Ce qu'en disent les associations. "Quand vous utilisez votre téléphone, pour envoyer un SMS, un mail, vous quittez la route du regard. Et même lors d'une simple conversation téléphonique, nous n'êtes pas complètement attentif, votre regard est fixé devant et vous ne regardez plus sur les côtés", explique à francetv info Jean-Yves Salaün, délégué général de l'association Prévention routière. 

Mesure plutôt bien accueillie, donc, même si, pour d'autres, ce dispositif ne va pas assez loin. "C'est une première étape, concède Chantal Perrichon, présidente de l'association Ligue contre la violence routière, jointe par francetv info. Mais il faut interdire une pratique quand elle est dangereuse. Or 350 vies en plus pourraient être sauvées si on interdisait toute utilisation du téléphone, même en Bluetooth." 

A l'inverse, Pierre Chasseray, délégué général de l'association 40 millions d'automobilistes, contacté par francetv info, s'oppose complètement à la mesure. "Avoir des enfants derrière qui chantent Sur le pont d'Avignon, c'est dangereux mais on ne va pas les mettre sur le bord de la route. Soyons sérieux, il faut au contraire généraliser les kits mains libres."

Impact potentiel. Assez fort.

La limite d'alcoolémie abaissée à 0,2 g/l pour les nouveaux conducteurs

La mesure. A titre expérimental, les jeunes conducteurs (trois ans après le permis, ramenés à deux ans en cas de conduite accompagnée) seront contraints à une limite d'alcoolémie de 0,2 g/l de sang (au lieu de 0,5 g/l), l'équivalent d'un verre de bière ou de vin.

Les chiffres. L'alcool est responsable de 30% des accidents en France. En 2011, il a causé 1 150 morts sur les routes, selon les chiffres de la sécurité routière. Les 18-24 ans ne représentent que 9% de la population, mais ils constituent 26% des morts dans les accidents mettant en cause l'alcool chez l'un des conducteurs impliqués.

Ce qu'en disent les associations. Logique et efficace pour certains, la mesure ne fait pas l'unanimité. "Les deux années après l'obtention du permis constituent une période de risque très important. En Italie, en Espagne, en Allemagne, il y a déjà des taux réduits, affirme Jean-Yves Salaün. En Allemagne, ce taux réduit a permis de faire baisser de 15% les accidents chez les jeunes."

"C'est totalement inadapté, on se moque de nous, s'insurge au contraire Chantal Perrichon. En France, on est déjà incapable de respecter le 0,5 g/l. Dans 80% des accidents mortels dus à l'alcool, l'alcoolémie est supérieure à 1,2 g/l. Nous recommandons l'équipement de toutes les voitures en éthylotests antidémarrage. Nous avons des décennies de retard." Pour la responsable associative, c'est donc avant tout un problème de contrôle. "Il y a 10 à 11 millions de contrôles routiers chaque année en France. Mais vous avez 1 000 fois moins de chances d'être contrôlé pour l'alcool que pour la vitesse. Il ne faut pas augmenter les contrôles, mais il faut mieux les cibler."

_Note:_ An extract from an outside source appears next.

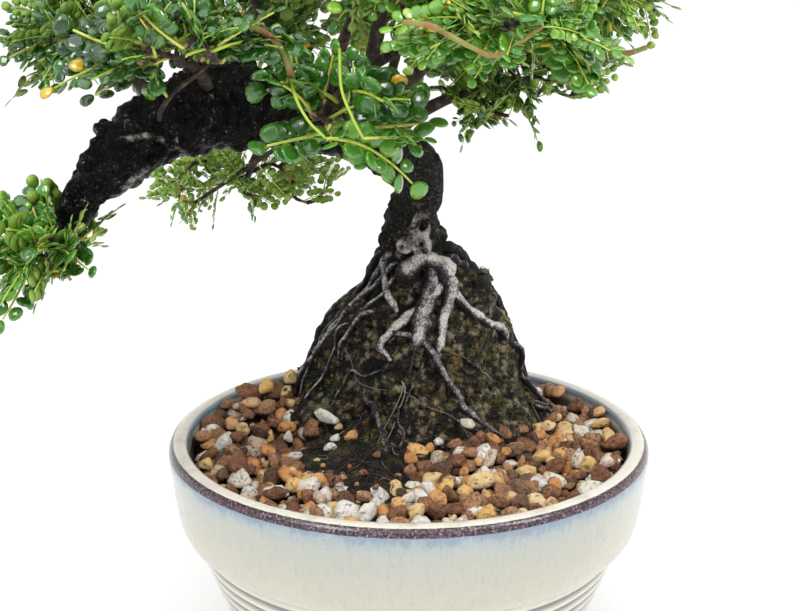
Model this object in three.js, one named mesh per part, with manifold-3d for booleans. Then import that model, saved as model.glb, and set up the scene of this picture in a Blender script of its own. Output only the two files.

Pierre Chasseray estime pour sa part qu'il faut une même règle pour tous. "Les gens ont du mal à comprendre pourquoi on stigmatise les jeunes. L'alcool au volant concerne tous les conducteurs. C'est un message de comnunication avant tout", affirme-t-il.

Impact potentiel. Incertain.

Le stationnement interdit avant les passages piétons

La mesure. Pour limiter le nombre de piétons tués en ville, il sera interdit de se garer à moins de cinq mètres avant les passages piétons. 

Les chiffres. En ville, plus d'un piéton tué sur trois meurt sur un passage piéton. La mortalité piétonne représente, en 2014, 15% des tués sur la route, soit une augmentation de 8% par rapport à l'année précédente. Les mois de novembre à février sont particulièrement meurtriers pour les piétons, en raison notamment des mauvaises conditions de visibilité, signale l'association Prévention routière.

Ce qu'en disent les associations. "C'est une mesure intelligente mais difficile à mettre en place. Car il faut signaliser partout au sol cette interdiction et cela implique aussi de recréer des places de stationnement", affirme Pierre Chasseray, de 40 millions d'automobilistes.

Chantal Perrichon estime également que c'est une bonne mesure, mais qu'elle a un coût : "Si l'on veut être certain que ces places ne soient pas occupées, il va falloir que les maires élargissent les trottoirs pour empêcher le stationnement." Elle souhaite aussi rappeler qu'un piéton est prioritaire "dès le moment où il manifeste l'intention de traverser", or "en France, ce n'est pas respecté".

Impact potentiel. Fort.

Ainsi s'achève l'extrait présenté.